Virginia Attorney Fees FAQ's

  1. Can I get attorney fees?

    Courts rarely award attorneys fees at the beginning of a case. Courts often award some attorneys fees at the end of the case, in the final hearing, but they rarely award all the fees you have incurred. However, if the divorce has been awarded on fault grounds, and the court finds one person is responsible for the divorce, it is more likely that some attorneys fees will be awarded to the innocent spouse.

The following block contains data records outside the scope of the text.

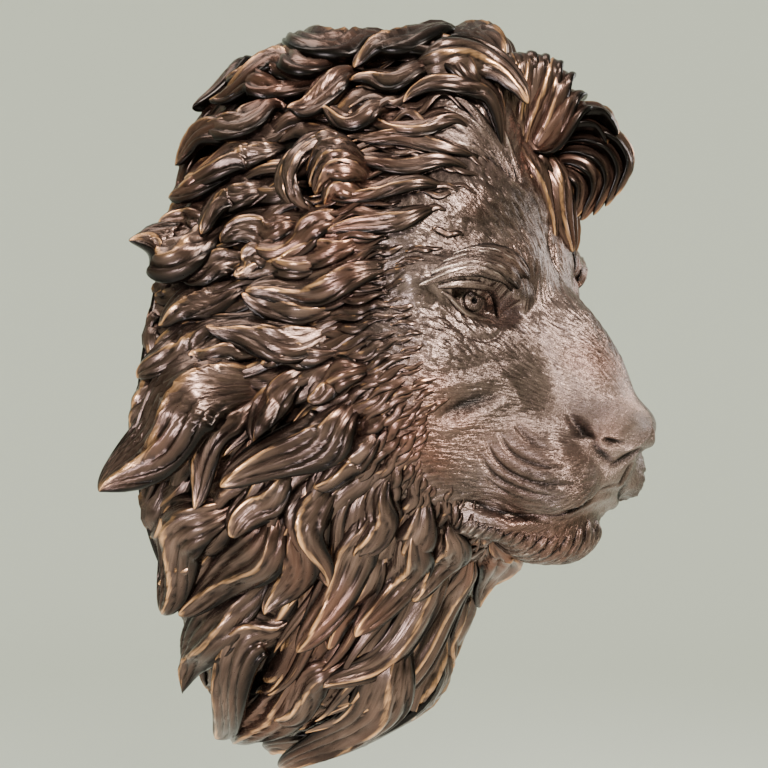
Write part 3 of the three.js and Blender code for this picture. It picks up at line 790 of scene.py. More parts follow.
def forehead_strands(side, rows, sides):
    """Thin wavy strands that rise gradually out of the forehead's fur and sweep back over its locks."""
    samples = flow_samples()
    parts = []
    for j, start in enumerate((-264, -246, -226)):
        for i, clock in enumerate(np.arange(5 + j, 60, 2.9)):
            a, b, c, d = (scatter(i, j, side, k) for k in (31, 32, 33, 34))
            first = max(start + 14 * a, edge_depth(clock) - 30)
            path = flow_path(clock + 2 * (c - 0.5), first, 52 + 30 * b, 8, samples)
            path[:, 1] = np.clip(path[:, 1], -268, -2)
            parts.append(lock_on_mane(path, side, 8 + 5 * d, 2 + 4 * a, 3.4, a + b, sides, rows, 2,
                                      2.5 + 1.5 * j))
    return parts


# The face is laid out from the hub: rings that swing from the mane's edge forward to the nose.
HUB = np.array([0, HUB_DEPTH, AXIS_Z], np.float32)
FACE_FIRST_SWING = 14.0
FACE_LAST_SWING = 89.4
# The fur parts at the nose tip and flows back from it on every side.
NOSE_TIP = (0.0, -372.0, -60.0)


def hub_ways(clock, swing):
    """Ways from the hub: the clock's way turned towards the front by the swing, in degrees."""
    turn = np.radians(swing)[..., None]
    return (clock_way(clock) * np.cos(turn) + np.array([0, -1, 0]) * np.sin(turn)).astype(np.float32)


def face_points(spokes, rings):
    """The bare face's swings and points: a coarse walk inwards, then a short fine walk that starts just
    outside it."""

    def spread(n_spokes, n_rings):
        clock = np.arange(n_spokes) * 360 / n_spokes
        swing = FACE_FIRST_SWING + (FACE_LAST_SWING - FACE_FIRST_SWING) * np.linspace(0, 1, n_rings) ** 0.92
        return np.meshgrid(clock, swing, indexing="ij")

    rough_spokes, rough_rings, rough_steps, fine_steps, head_start = 96, 64, 80, 22, 6
    clock, swing = spread(rough_spokes, rough_rings)
    ways = hub_ways(clock, swing)
    rough = skin_reach(np.broadcast_to(HUB, ways.shape), ways, REACH, rough_steps)
    clock, swing = spread(spokes, rings)
    c = np.arange(spokes) * rough_spokes / spokes
    r = np.linspace(0, rough_rings - 1.001, rings)
    c0, r0 = c.astype(int), r.astype(int)
    fc, fr = (c - c0)[:, None], (r - r0)[None]
    wide = np.concatenate([rough, rough[:1]], 0)
    guess = ((wide[c0][:, r0] * (1 - fr) + wide[c0][:, r0 + 1] * fr) * (1 - fc)
             + (wide[c0 + 1][:, r0] * (1 - fr) + wide[c0 + 1][:, r0 + 1] * fr) * fc)
    ways = hub_ways(clock, swing)
    starts = np.broadcast_to(HUB, ways.shape)
    reach = skin_reach(starts, ways, guess + head_start, fine_steps)
    return swing, starts + ways * reach[..., None]


def shingle(around, along, seed):
    """Pointed tufts that overlap like shingles. Each cell of the grid (around, along) holds one tuft,
    which rises along its length, narrows to its tip and drops there."""
    wavy = along + 0.35 * np.sin(around * 2.1 + seed)
    row = np.floor(wavy)
    t = wavy - row
    shifted = around + 0.5 * (row % 2) + 0.35 * np.sin(row * 1.7 + seed) + 0.25 * np.sin(t * 3 + around)
    column = np.floor(shifted)
    chance = scatter(row, column, seed)
    x = (shifted - column - 0.5) * 2
    wide = 1.05 - 0.75 * t ** 2
    body = np.maximum(1 - (x / wide) ** 2, 0)
    return body * (0.25 + 0.75 * t) * (0.6 + 0.4 * chance) * np.clip((1 - t) * 6, 0, 1)


def near_form(points, name, spread):
    """1 on the named form and 0 further than `spread` outside it, with a smooth step between."""
    for kind, own, data, _ in FORMS:
        if own == name:
            return smooth_step(1 - form_level(folded(points), kind, data) / spread)
    raise KeyError(name)


def seat_on_face(points):
    """Points moved along their lines from the hub until they lie on the face's skin."""
    ways = unit(np.asarray(points, np.float32) - HUB)
    reach = skin_reach(np.broadcast_to(HUB, ways.shape), ways, REACH, WALK_STEPS)
    return HUB + ways * reach[..., None]


def face_facing(points):
    """The way the face's skin faces: the slope of the head's level over 3 mm."""
    points = np.asarray(points, np.float32)
    slopes = [head_level(points + step) - head_level(points - step)
              for step in 1.5 * np.eye(3, dtype=np.float32)]
    return unit(np.stack(slopes, -1))


def beard_tufts(side):
    """The short beard: rows of tufts that hang from the lip's line and fall down and back over the chin."""
    parts = []
    for j in reversed(range(BEARD_ROWS)):
        for i in range(BEARD_COUNT):
            a, b = scatter(i, j, side, 11), scatter(i, j, side, 12)
            share = (i + 0.5 * (j % 2) + 0.4 * (a - 0.5)) / 12.5
            root = curve_through(BEARD_LINE, [share])[0] + (-3.0 * j, 1.5 * j, -7.0 * j)
            fall = np.array([-2 - 5 * b, 12 + 7 * a, -25 - 7 * b])
            bend = np.array([3, -3, 0]) * (1 - j / BEARD_ROWS)
            points = [root, root + 0.45 * fall + bend, root + fall]
            points = [(max(p[0], 1), p[1], p[2]) for p in points]
            parts.append(face_tuft((points, 8 + 3 * b, 0.5 + 1.2 * a), side, a + b, *BEARD_GRID, 2))
    return parts


def line_share(points, path, width):
    """Each point's share of a carved line's height: 1 on the seated path, a bell `width` wide across it,
    and less towards its ends."""
    share = np.linspace(0, 1, 4 * len(path))
    seated = seat_on_face(curve_through(path, share))
    shrink = -1.6 * width * (1 - np.sin(np.pi * np.clip(share, 0.02, 0.98)) ** 0.5)
    gap = cord_level(folded(points), [tuple(p) + (r,) for p, r in zip(seated, shrink)])
    return np.exp(-(gap / width) ** 2)


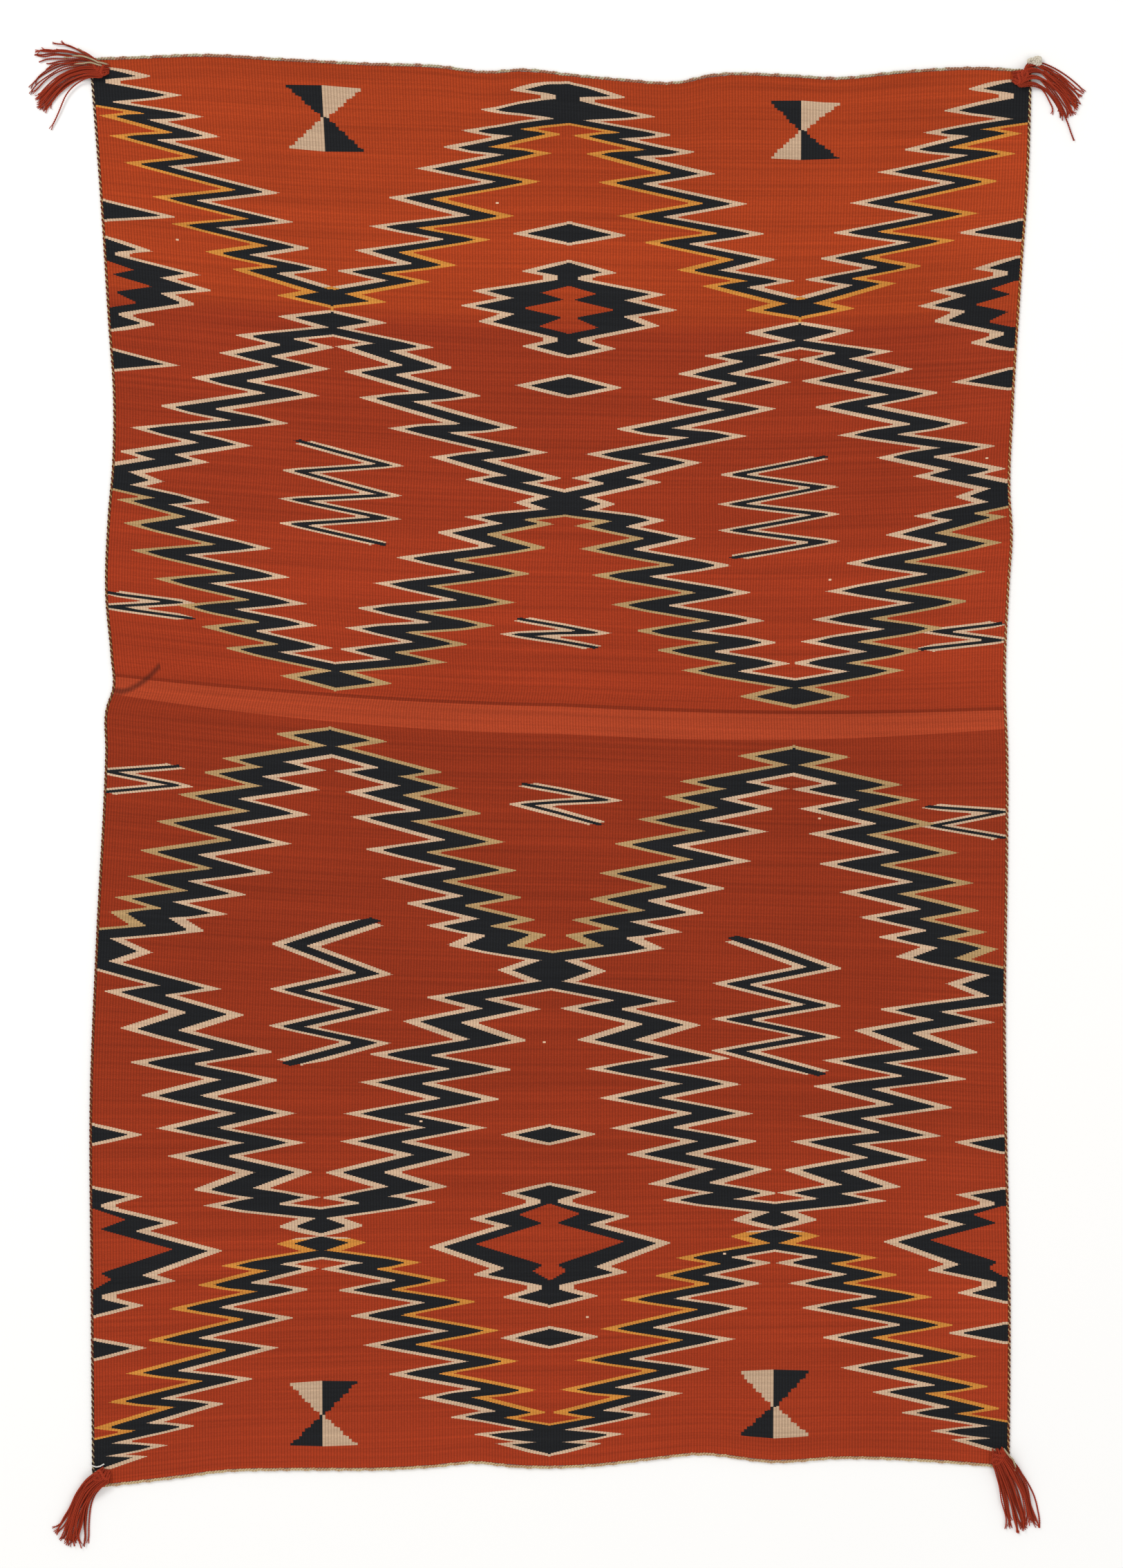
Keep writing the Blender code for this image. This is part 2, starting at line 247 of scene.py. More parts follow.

  2. How are attorney fees calculated?

    Most lawyers do not work on credit, so you will usually have to be able to pay your attorney an initial retainer up front. Generally, a divorce lawyer will tell you how much money they need as an initial retainer to take your case after you have discussed the facts of your case and your particular needs with them. They should also present you with a contract for their services, which will more fully describe your rights and responsibilities with regard to the fees to be paid. Divorce lawyers bill you for the time that they spend working on your case based on their hourly rates. They will hold your initial retainer in trust for you in their trust account and deduct their fees from your initial retainer as they earn them and the case goes along. Contingent fees are not allowed in divorce cases; you pay for the time your divorce lawyer spends working on your case, and not a set fee for the case or for reaching a particular result.

  3. How much will my divorce cost?

    There is no way to tell how much your divorce will cost, because so much of the cost is determined by what your spouse does, and how often you have to go to court, or are dragged into court, in order to protect your rights. Cases which settle are generally less costly than cases that must be litigated in court.